The courts have also consistently ruled that laches or negligence furnish no proper grounds for setting aside the abatement. In such cases, a party guilty of negligence or laches must bear the consequence of his laches and negligence and must suffer. In appropriate cases, taking into consideration all the facts and circumstances of a case, the Court may set aside the abatement, even if there be slight negligence or minor laches in not making an application within the time provided an over all picture of the entire case, requires such course for furthering the cause of justice. When negligence and laches are established on the part of the party who seeks to set aside the abatement the application of such a party should be entertained only in the rarest of cases for furthering the ends of justice only and on proper terms. In the present case, the appeal has been filed against a preliminary decree in a partition suit. A partition suit stands on a peculiar footing. In a partition suit any of the party can claim transposition from the category of the defendant to the category of the plaintiff and vice- versa. With the passing of the preliminary decree, shares of the parties are declared and rights of the parties pending the passing of the final decree are to an extent determined. As a result of the passing of the preliminary decree, certain rights do accrue to the parties subject to the results of the appeal filed. There is no doubt that there has been some amount of negligence on the part of the appellant in not making the application for substitution within time. The appellant had full knowledge of the death of the respondent who was a near relation of the appellant. The application made by the heirs of the deceased for substitution under O. 1 r. 10 of the Code of Civil Procedure is indeed misconceived and has been rightly held to be so by the High Court. To my mind, it cannot be said that the high Court had acted improperly or illegally in the facts and circumstances of this case is refusing to set aside the abatement. I have my doubts as to whether it is proper for this Court to interfere with such orders passed by the high Court.

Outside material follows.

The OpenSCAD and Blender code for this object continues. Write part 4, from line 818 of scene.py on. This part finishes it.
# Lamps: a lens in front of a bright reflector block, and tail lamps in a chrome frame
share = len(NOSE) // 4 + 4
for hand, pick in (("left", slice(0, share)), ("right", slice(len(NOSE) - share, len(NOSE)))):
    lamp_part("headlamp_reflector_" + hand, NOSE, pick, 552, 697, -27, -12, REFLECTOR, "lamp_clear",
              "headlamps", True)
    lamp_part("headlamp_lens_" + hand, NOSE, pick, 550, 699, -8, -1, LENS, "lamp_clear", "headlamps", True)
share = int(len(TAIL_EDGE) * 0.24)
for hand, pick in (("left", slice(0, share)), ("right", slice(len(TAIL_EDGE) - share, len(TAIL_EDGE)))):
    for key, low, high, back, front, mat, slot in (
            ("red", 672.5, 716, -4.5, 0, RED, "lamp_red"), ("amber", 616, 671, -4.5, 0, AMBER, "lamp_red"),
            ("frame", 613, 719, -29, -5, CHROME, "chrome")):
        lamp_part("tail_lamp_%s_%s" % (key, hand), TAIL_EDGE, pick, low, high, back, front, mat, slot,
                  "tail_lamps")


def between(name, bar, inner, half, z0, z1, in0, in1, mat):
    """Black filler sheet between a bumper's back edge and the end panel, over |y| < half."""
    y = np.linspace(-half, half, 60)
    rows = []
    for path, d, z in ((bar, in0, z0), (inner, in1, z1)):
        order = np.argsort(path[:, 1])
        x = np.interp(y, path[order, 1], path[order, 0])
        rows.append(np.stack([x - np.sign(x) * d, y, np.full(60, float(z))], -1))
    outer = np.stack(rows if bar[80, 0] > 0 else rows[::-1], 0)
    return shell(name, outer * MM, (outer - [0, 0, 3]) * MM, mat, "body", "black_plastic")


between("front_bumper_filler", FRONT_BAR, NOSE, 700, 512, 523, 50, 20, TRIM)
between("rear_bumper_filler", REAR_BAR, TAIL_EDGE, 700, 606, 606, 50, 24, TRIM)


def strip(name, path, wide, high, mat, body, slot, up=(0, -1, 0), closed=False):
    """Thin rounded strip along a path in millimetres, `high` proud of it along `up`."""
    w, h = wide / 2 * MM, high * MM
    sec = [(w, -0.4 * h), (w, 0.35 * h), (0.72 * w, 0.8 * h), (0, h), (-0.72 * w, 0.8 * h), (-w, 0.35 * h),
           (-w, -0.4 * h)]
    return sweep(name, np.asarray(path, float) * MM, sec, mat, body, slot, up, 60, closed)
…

To my mind, it cannot be said that the high Court had acted improperly or illegally in the facts and circumstances of this case is refusing to set aside the abatement. I have my doubts as to whether it is proper for this Court to interfere with such orders passed by the high Court. " ( 9 ) THE above point came up for consideration in Civil Revision Petition nos. 2325, 3389 and 3390 of 1987 and His lordship Ramanjulu Naidu, following the ratio laid down in Bhagwan Swaroop s case (supra), held that the legal representatives who were not brought on record in time under Order XXII CPC cannot be impleaded as necessary and proper parties under order I Rule 10 CPC. ( 10 ) IN Pulikuntla Papanna and others v. P. Pulikuntla Gangulamma and others, His lordship Rama Rao, J. held that the failure to bring parties on record as legal representatives does not preclude the plaintiff to bring them on record as defendants on a different ground, where the legal representatives in a suit for partition were not brought on record under order XXII CPC, they can be brought on record under Order I Rule 10 CPC. In ramayya v. Chennarayappa the same view was expressed in a suit for mortgage and the deceased mortgagee by his Lordship kondaiah, J. while appreciating the scope of ber I Rule 10 CPC and also the provisions rder XXII CPC. Be that as it may, here the matter is at the stage of final decree proceeding. In such a case, the appropriate provision is Order XXII Rule 10 CPC which deals with creation or devolution of any interest during the pendency of a suit. ( 11 ) IN Siddavatam Mohan Reddy v. P. Chinnaswamy and others it was held that a suit cannot be dismissed on the ground of abatement after a preliminary decree was passed for, thereby, rights are accrued to one party and liabilities are incurred by the other and when Order XXII Rules 3 and 4 are not applicable in cases of death, during the final decree proceedings, one has to invoke order XXII Rule 10 CPC to bring the legal representatives on record. It was also observed in the said decision that order XXII Rule 9 CPC is not applicable in case of final decree proceedings.
It was also observed in the said decision that order XXII Rule 9 CPC is not applicable in case of final decree proceedings. When that being the legal position, may be that the legal representatives, in their capacity as legal representatives, cannot be brought on record by invoking Order I Rule 10 CPC. But, however, it is a case of final decree proceeding and even to avoid multiplicity of proceedings and also to avoid driving the parties to yet another round to litigation, the court below had thought it proper to bring on record these parties who are definitely necessary and proper parties representing the interest of R-11 in the final decree proceedings for having the matter being properly adjudicated. Hence, even in the interests of justice, the impugned order passed by the Court below is sustainable and does not warrant any interference. ( 12 ) BEFORE parting with the matter, I may also make it clear that while exercising the revisional jurisdiction under Section 115 cpc, the revision petitioner has to satisfy the revisional Court that if the impugned order is allowed to stand, it will definitely occasion in failure of justice. That additional requirement is not available in the present case and hence on this ground also the Civil revision Petition is bound to fail. ( 13 ) FOR the reasons recorded above, I am of the considered opinion that the impugned order does not suffer from any illegality warranting interference under Section 115 cpc and the Civil Revision Petition, being devoid of merits, is accordingly dismissed, but, in the facts and circumstances of the case, no order as to costs.